Defending against future floods will “require more robust approaches to flood management that can cope with larger uncertainty or be adaptive to a wider range of futures, the authors say.

Structural measures range from hard-engineered structures such as flood defenses and drainage channels to more natural and sustainable complementary or alternative measures such as wetlands and natural buffers.

The redirection of water flows also frequently has environmental impact. In some circumstances this is acceptable and appropriate, while in others it may not be. In all cases a residual flood risk remains. The redirection of flows away from Bangkok caused considerable political problems from the less fortunate rural residents whose properties were inundated, for instance.

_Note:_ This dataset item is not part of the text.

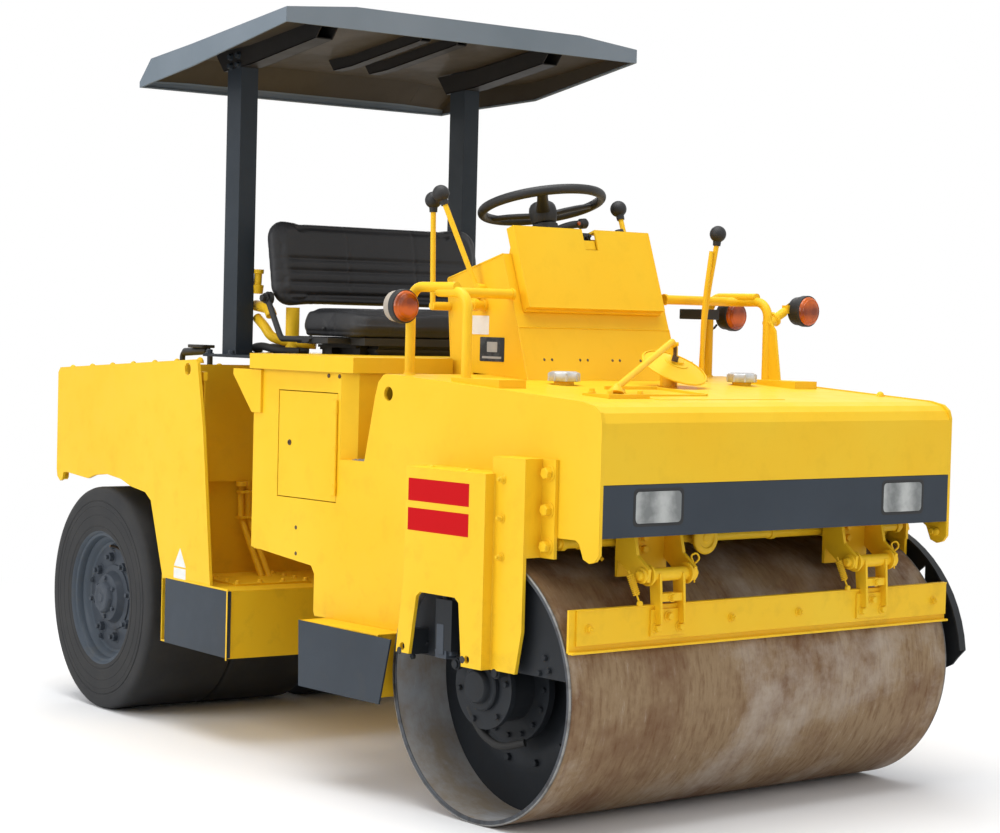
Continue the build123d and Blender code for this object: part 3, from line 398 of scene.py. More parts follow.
@dataclass(frozen=True)
class BareMetal(Finish):
    """Bare metal, cast, plated or turned: dull grey light with tool marks and stains."""

    stain: str  # colour of the oxide in its hollows
    roughness: float = 0.35  # roughness of a clean patch
    staining: float = 0.4  # how much oxide shows, from 0 to 1
    mark: float = 3.0  # width of a tool mark, where real ones are finer

    def skin(self, tree: Tree, place: Socket) -> Node:
        """Metal under blotches of oxide and fine marks."""
        marks = noise(tree, place, self.mark, 4.0)
        amount = spread(tree, noise(tree, place, 25, 6.0), 0.45, 0.7, 0.0, self.staining)
        return surface(
            tree,
            veil(tree, amount, self.colour, self.stain),
            emboss(tree, marks, 0.1, 0.3),
            spread(tree, marks, 0.0, 1.0, self.roughness, self.roughness + 0.25),
            Metallic=0.85,
        )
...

Non-structural measures can be categorized under four main purposes, the authors write:

• Emergency planning and management including warning and evacuation as, for example, in local flood warning systems in the Philippines and in the Lai Nullah Basin, Pakistan.

• Increased preparedness via awareness campaigns as demonstrated in Mozambique and Afghanistan. Preparedness includes flood risk reducing urban management procedures such as keeping drains clear through better waste management.

• Flood avoidance via land use planning, speeding up recovery and using recovery to increase resilience by improving building design and construction – so-called “building back better.”

What appears impossible, however, is moving people out of the flood plains. Across the world, billions of people have moved into the path of moving water. It appears inevitable that they will stay there, and that, as in Cagayan de Oro, many of them will drown.